For either of them you need stages
Stone age > bronze age > iron age
etc.
If we never had Coal we wouldn’t have been able to make nuclear.
So stages are also important
i never said it was likely. I actually said the opposite. Sapience is so rare, it is a miracle us humans achieved it.
This thread a lot of biases and assumptions here so far. First off, it assumes the build for hands is less favourable than fins. The thing is, the hand is just a special type of fin, and the only reason fish don’t have them is because they don’t have need to evolve if you can easily catch up things from your mouth and swim high up to food instead of reaching out (as well as the fact they don’t have to walk on terrain and grab for traction). This doesn’t mean fish can’t have hands, it means most don’t need to. It also takes in factors that have all show to be beat up here on land such as settlement. Even more annoyingly, there was the claim that since aquatic creatures rained longer, they would’ve grown into every possible niche. This is in no case guaranteed or true. Also going on as of luck, is it not clear to you that sapience in itself is a lucky trait? Sapience is what allowed smart moves to avoid predators in the first place. If we are going off luck to anything in this game we might as well get rid of all of the stages accept the first three.
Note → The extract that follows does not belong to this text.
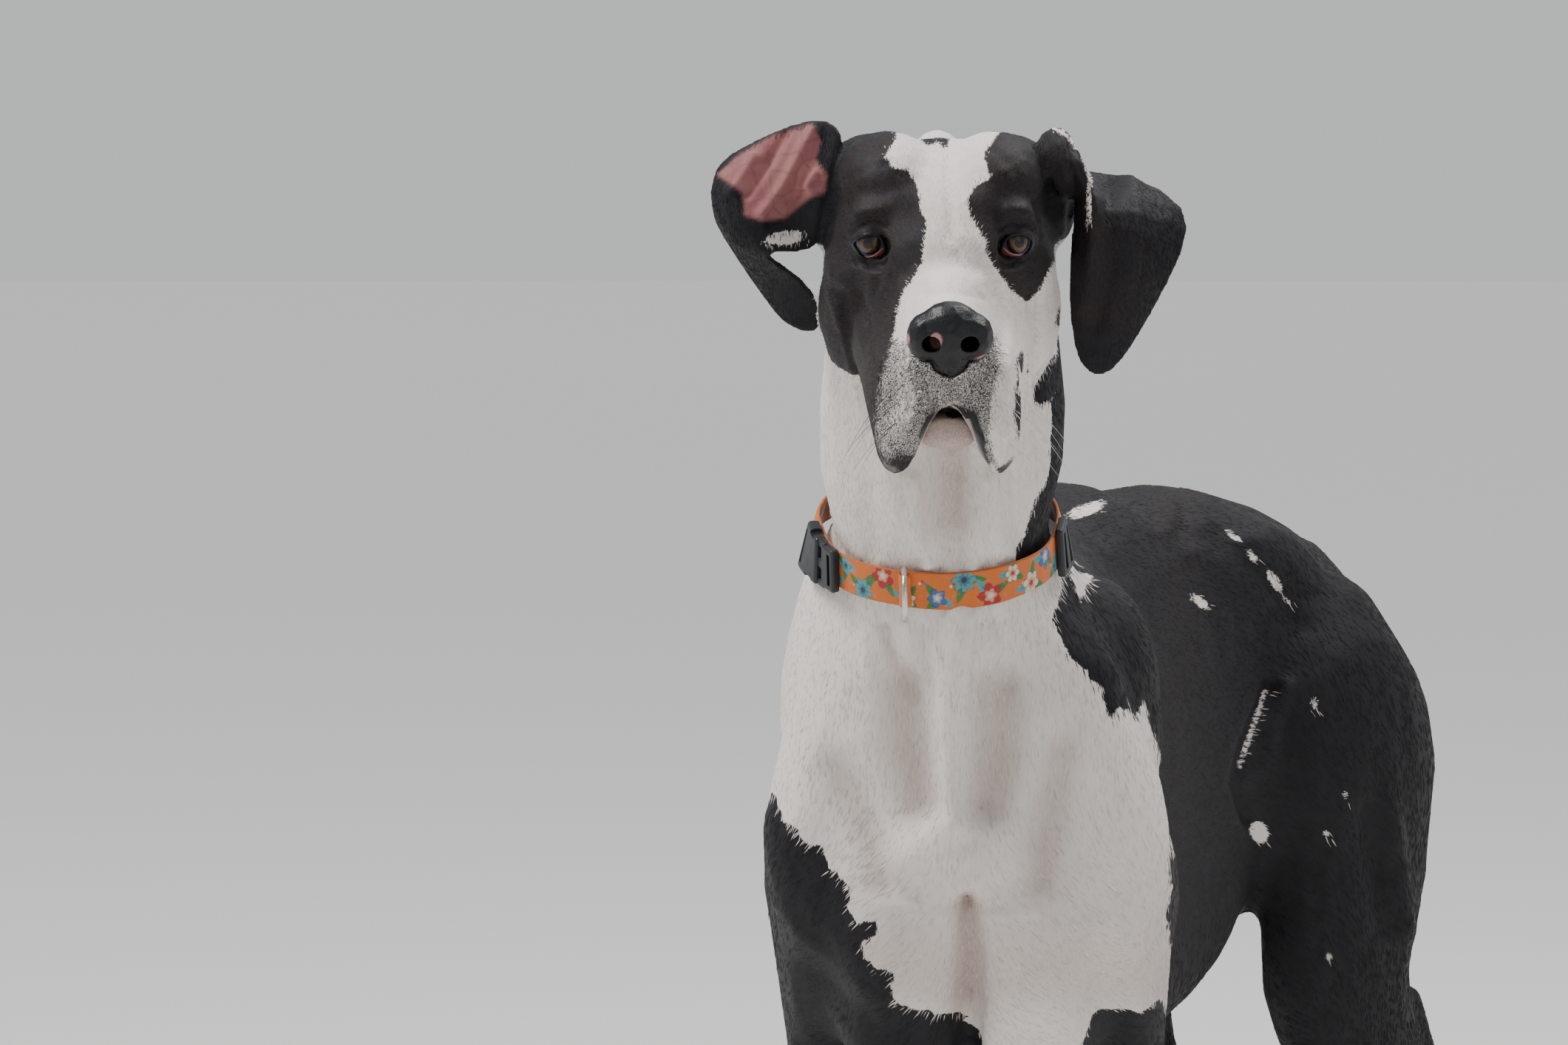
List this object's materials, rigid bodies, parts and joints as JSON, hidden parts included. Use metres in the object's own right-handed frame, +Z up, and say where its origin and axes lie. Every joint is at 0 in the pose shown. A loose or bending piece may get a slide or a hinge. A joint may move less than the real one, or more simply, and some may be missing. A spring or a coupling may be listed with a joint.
{
  "type": "great dane figure",
  "caption": "Life-size still figure of a standing harlequin-mantle great dane with its head turned to its left, wearing a floral webbing collar.",
  "frame": {"origin": "on the floor, under the middle of the box round the whole dog", "axes": "+Z up; +Y towards the dog's rear and -Y towards its head; +X to the dog's left"},
  "size_m": [0.4172, 1.1276, 1.141],
  "materials": {
    "black_coat": "short glossy black coat with white marks",
    "white_coat": "short satin white coat with black marks",
    "nose": "moist, pebbled blue-black skin",
    "eye": "wet amber",
    "claw": "dark horn",
    "strap": "orange floral webbing",
    "buckle": "satin black moulding",
    "ring": "polished"
  },
  "bodies": {
    "root": {"claw_foreleg_left_1": "claw", "claw_foreleg_left_2": "claw", "claw_foreleg_left_3": "claw", "claw_foreleg_left_4": "claw", "claw_foreleg_right_1": "claw", "claw_foreleg_right_2": "claw", "claw_foreleg_right_3": "claw", "claw_foreleg_right_4": "claw", "claw_hindleg_left_1": "claw", "claw_hindleg_left_2": "claw", "claw_hindleg_left_3": "claw", "claw_hindleg_left_4": "claw", "claw_hindleg_right_1": "claw", "claw_hindleg_right_2": "claw", "claw_hindleg_right_3": "claw", "claw_hindleg_right_4": "claw", "collar_buckle": "buckle", "collar_ring": "ring", "collar_slider": "buckle", "collar_strap": "strap", "ear_left": "black_coat", "ear_right": "black_coat", "eye_left": "eye", "eye_right": "eye", "foreleg_left": "black_coat", "foreleg_right": "black_coat", "head": "white_coat", "hindleg_left": "black_coat", "hindleg_right": "black_coat", "jaw": "white_coat", "neck": "white_coat", "nose": "nose", "tail": "black_coat", "torso": "black_coat"}
  },
  "joints": []
}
Just to be pushy with this, here is a frog fish, a fish that walks on terrain and has specifically evolved webbed-hand like fins: 
While there might not be pressure for agriculture in-universe, there would certainly be a heavy pressure towards agriculture due to the player needing it to progress through the game
may I remind you of something?
octopuses can manipulate the environment around them with their tentacles
they don’t have hands, and they are smart
I agree, but I think the player might try to be more like Posideon than of octopus.
But I really don’t know, unless someone really makes it real.
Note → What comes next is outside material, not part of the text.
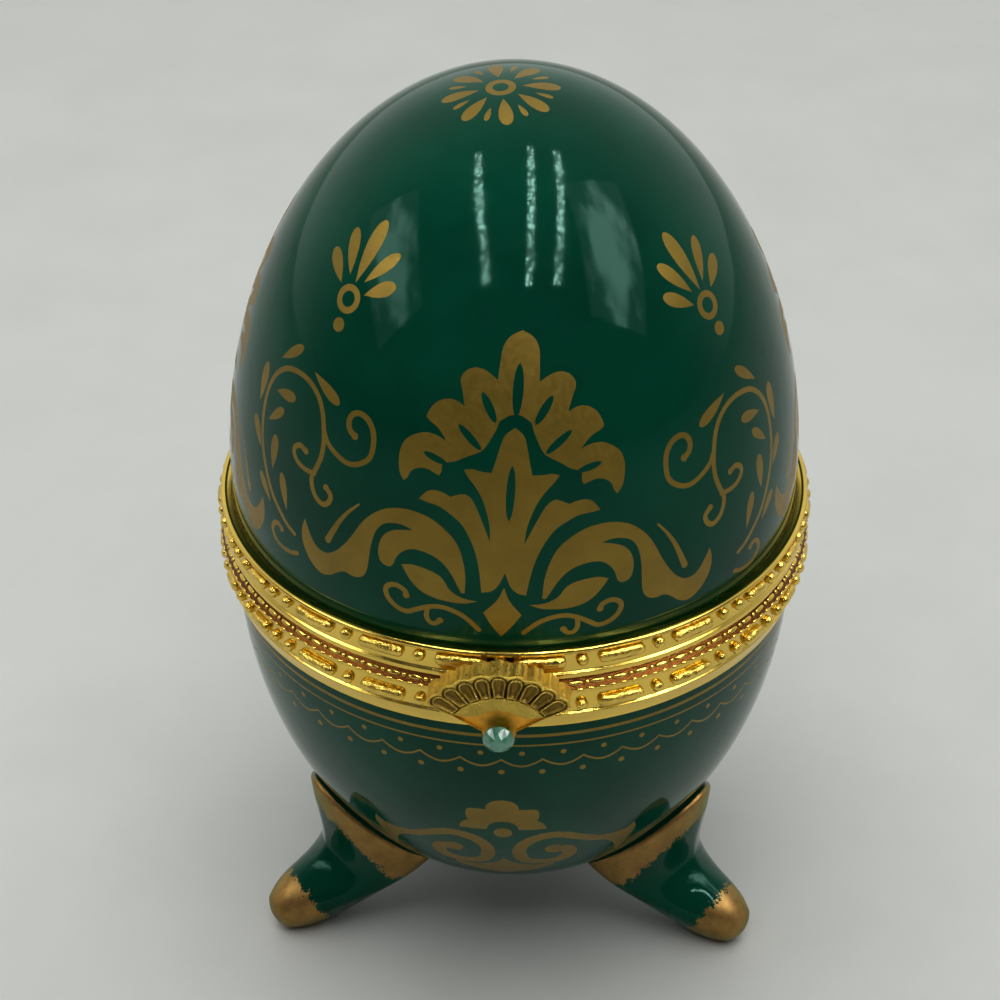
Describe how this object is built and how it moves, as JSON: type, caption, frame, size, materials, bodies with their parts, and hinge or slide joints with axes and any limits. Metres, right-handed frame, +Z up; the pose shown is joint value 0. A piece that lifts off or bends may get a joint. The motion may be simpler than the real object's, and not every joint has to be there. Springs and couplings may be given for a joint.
{
  "type": "hinged egg box",
  "caption": "Green porcelain egg box on splayed feet, hinged at gilt rims, with a fan clasp and a pale green stone.",
  "frame": {"origin": "on the table, under the middle of the box that bounds the part", "axes": "+Z up along the egg's axis, the clasp towards -Y and the hinge towards +Y"},
  "size_m": [0.074, 0.0816, 0.1157],
  "materials": {
    "glazed_porcelain": "deep green gloss glaze with matt gold ornament",
    "gilt_metal": "polished gilt",
    "green_stone": "faceted and polished"
  },
  "bodies": {
    "base": {"bowl_with_feet": "glazed_porcelain", "bowl_rim": "gilt_metal", "hinge_pin": "gilt_metal"},
    "lid": {"lid_dome": "glazed_porcelain", "lid_rim": "gilt_metal", "clasp_fan": "gilt_metal", "clasp_stone": "green_stone"}
  },
  "joints": [
    {"name": "lid_hinge", "type": "hinge", "parent": "base", "child": "lid", "pos_m": [0, 0.0396, 0.05685], "axis": [-1, 0, 0], "range_deg": [0, 95]}
  ]
}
There are several rather fish-like creatures which have grasping structures that could easily be replaced with hands, such as squid, cuttlefish, and dolphins
In all of those cases, hands would look pretty cursed. I see it more for a stubby reef fish, like the frog fish i’ve shown. Just segment the bones in the fins into bendable fingers, control with some tendons, and you have a hand/foot able to grasp better.
Hands are easy, tentacles are common enough in mollusks, with pincers in arthropods. Chordates have evolved even more solusions to this problem, from the opposable thumbed hands of higher mammals and the claws of Mesozoic reptiles on land, to the tails of seahorses and the frogfish under water. Players are going to have enough of these hand analogues, as prehensile organs are a convergent features that have evolved many times. Also I think that most sentient aquatic animals will evolve during a change in ecosystem either from or to a kelp forest or a reef. This is due to the fact that most smart animals (humans, dolphins and ravens/crows) all evolved during a change from one habitat to another (arborial to open plains, land to sea and i-don’t-know to urban respectively) and many smart sea creatures (octopuses, cuttlefish and probubly something other then a mollusc) live in kelp or reefs.
How about doing it in a whale fashion.
First become land animal, get all what you want.
Then go back to ocean and stay there.
atalantic
Once you enter the awakening stage, you wouldn’t be able to evolve much, certainly not enough to become aquatic
Yes but actually no. You see, we don’t just stop evolution after we learn to talk to each other about ideas, that’s not how that works. It’s simply the progression of technology is more exponential while average rate of mutation seems the same. This makes things look like they go really fast, but really after a few generations you are still kind of evolving. There are unique cases of adaptations we humans share as well, and some obviously beneficial. I all depends on how thrive condenses time, and how time will be taken.
While there still would be evolvution, there wouldn’t be enough time between creating a stable society and leaving the planet for a species to become aquatic. And even if they could, it is quite likely that something important to their society couldn’t be translated into an aquatic form
What advantage does going under water have for a land bound civilization? If climate change is sinking their continent, it’s possible. Two limits on that though: One: boats, if you are civilized boats are far quicker then evolving, also if you live on a boat for three generations (a pointlessly liberal estemite) it is unlikely for you to evolve anything but a increase in the efectivness of untrained swimmers to the point they don’t imidiately die. Two: time, if you are already a, say, fishing critter (crocs, penguins or sea sloths) who spends hours a day under water, coming ashore to roast your fish and warm up by the fire, a sinking continent the takes two million years might, and I say might, not will, let you become say, turtle or seal level aqaticness, that is, still breading on land. But, that is only possible if you have only just discovered fire when you begin to be selected to live underwater. Any more advanced and you will be too advanced to evolve at the normal game pace. Any less advanced and you will have to discover fire underwater, and we pretty much have a whole thread or ten for that and have no conclusive answer. Also you actually have to have a player playing the creatures as nature wouldn’t see any advantage to keeping your fire when there is little land to like it on and little time to use it. Anyways that’s my two cents.
This seems off-topic; This thread was about societies forming underwater, not societies forming on land and going underwater
I know, it’s odd. I fine with it, as there is no dedicated thread for it yet.